And to explain the 'point' a bit more to the unbelievers Sundar and Gff, or at least note the method -- the Best Brains put in a lot of effort and practice over time to make what seemed like a casual delivery of comments done on the spot be just that rather than the intensively scripted effort it really was. When they're firing on four cylinders at their best, it's a marvel.

Fave all time moment ever, from any episode -- this snippet from Santa Claus Conquers the Martians, delivered and timed JUST RIGHT:

MARTIAN: "What soft, and round, and you put it on the end of a stick --"

SERVO: "An elf?"

MARTIAN: "-- and green?"

SERVO: "Oh, a DEAD elf."

Ned Raggett (Ned), Tuesday, 27 May 2003 15:47 (twenty-two years ago)

"It's not funny when other people do it" is one argument, but "do it yourself" is silly. Why watch a movie at all, then, when you could make your own? Because that's what people do.

Tep (ktepi), Tuesday, 27 May 2003 15:51 (twenty-two years ago)

Someone should invent MST3K glasses with the robots printed on the bottoms of the lenses for people to wear to movies, except that it would be unnecessary, since the robots are already built into the cognitive and aesthetic faculties of an entire culture. MST3K assumes its audienes are so impotent that they can't enjoy even "bad" films first hand but can derive pleasure from them only over the shoulders of robots.

Chris Fujiwara (sounding a little prim), here.

g--ff c-nn-n (gcannon), Tuesday, 27 May 2003 15:53 (twenty-two years ago)

(I don't endorse his opinion fully, btw, but hey dissent and all.)

g--ff c-nn-n (gcannon), Tuesday, 27 May 2003 15:54 (twenty-two years ago)

Argh, that article. Did I ever want to smack up Fujiwara after reading it.

Ned Raggett (Ned), Tuesday, 27 May 2003 15:55 (twenty-two years ago)

Fujiwara = fun hata x10,000,000

Nicole (Nicole), Tuesday, 27 May 2003 15:56 (twenty-two years ago)

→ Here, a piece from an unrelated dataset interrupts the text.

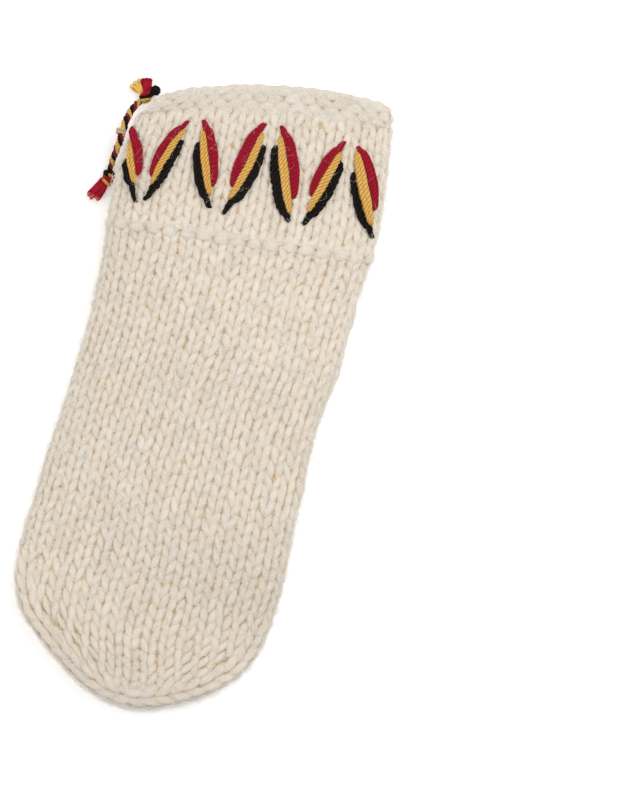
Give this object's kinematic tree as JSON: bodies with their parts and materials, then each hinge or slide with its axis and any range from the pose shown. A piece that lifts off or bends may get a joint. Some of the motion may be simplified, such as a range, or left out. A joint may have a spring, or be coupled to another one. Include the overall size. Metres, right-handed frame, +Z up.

(For instance -- his complaint about 'why didn't they get the really big trashy movies to rip down' falls flat when you realize the economics of what the Brains had the rights and access to in their various TV deals. It wasn't like they could pick anything and everything, and I'm annoyed with Fujiwara essentially ignoring the realities of TV production.)

Ned Raggett (Ned), Tuesday, 27 May 2003 15:58 (twenty-two years ago)

Add me to the "traded for all the tapes" club. I even bought a separate bookshelf just to display them.

Gamera Vs. Guiron is one of my most underrated favorites, with the Gamera song, Cornjob and the Zabriske Point ref. The "Hello/Thank You" scene with the mothers is my #1 funniest MST3K moment.

zaxxon25 (zaxxon25), Tuesday, 27 May 2003 15:58 (twenty-two years ago)

The first time I saw MST - sittng around livingroom with roommate, TV playing in background.

We both idly comment on stupidity of movie showing and the commentary from Joel + robots. Go back to reading book/half-watching.

15 minutes later - 'actually, this isn't that bad'

10 minutes later - we have both decided this is the best show ever created

H (Heruy), Tuesday, 27 May 2003 15:58 (twenty-two years ago)

I even bought a separate bookshelf just to display them.

I salute you!

I am still in fact missing Gamera Vs. Guiron, though happily I've seen it a number of times -- that along with Gamera Vs. Gaos, It Conquered the World and four season six entries are now the only things I'm missing from season two on...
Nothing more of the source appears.